Kirkus Reviews QR Code
MATISSE THE MASTER by Hilary Spurling

MATISSE THE MASTER

A Life of Henri Matisse: The Conquest of Colour, 1909-1954

by Hilary Spurling

Pub Date: Sept. 6th, 2005
ISBN: 0-679-43429-1
Publisher: Knopf

The concluding volume of the first biography of the groundbreaking artist Henri Matisse, offering compelling insight and tiresome domestic details.

This expansive, prodigiously researched book from Spurling (The Unknown Matisse, 1998) familiarizes us not only with Matisse’s revolutionary art but his relationships with family and friends, his various aches and pains and his travels. Spurling is at her best when illustrating just how radical Matisse was.
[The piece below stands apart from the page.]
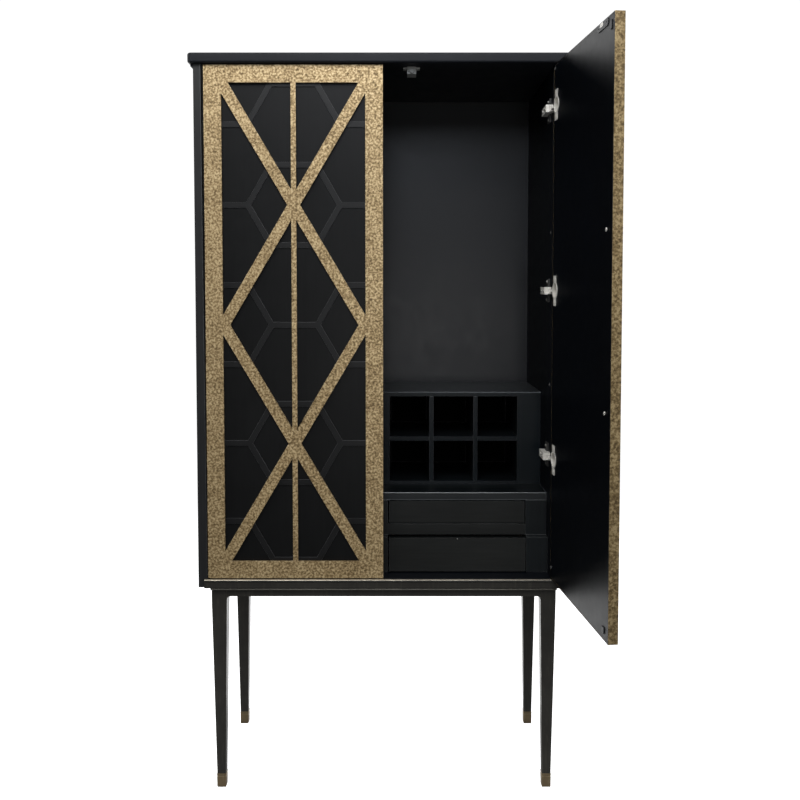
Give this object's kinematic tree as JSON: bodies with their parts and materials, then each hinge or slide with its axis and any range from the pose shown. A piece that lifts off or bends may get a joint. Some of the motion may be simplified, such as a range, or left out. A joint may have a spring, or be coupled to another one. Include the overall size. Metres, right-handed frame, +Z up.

Few of his contemporaries understood his paintings—memorable works including 1910’s Dance (II) and 1912’s Goldfish—or his taste in art (he favored African carvings). The artist’s own work inspired violent public criticism. Truth is, even his friends and admirers at times weren’t quite sure of what he was up to, though they did understand what critics eventually acknowledged: his use of color was revolutionary. The best chapters outline Matisse’s long career. Lesser sections rely too heavily on mundane descriptions of his everyday life: Matisse raising his children, Matisse fretting over where he should travel next to paint, Matisse generally embracing a bourgeois lifestyle that appeared completely different from that of his friend and contemporary Pablo Picasso. The artist’s own remark, “If my story were ever to be written down truthfully from start to finish…it would amaze everyone,” is only true to a point, as it is for any man. Still, Spurling is exceptional at capturing Matisse’s personality and his interests, those crucial elements to understanding his output, and she ably dramatizes his final years. Even at the end of his life, as his health deteriorated, Matisse remained prolific. “As Matisse’s race with death accelerated, he feared each work might be his last,” the author writes. “His superabundant vitality” exhausted even his young assistants.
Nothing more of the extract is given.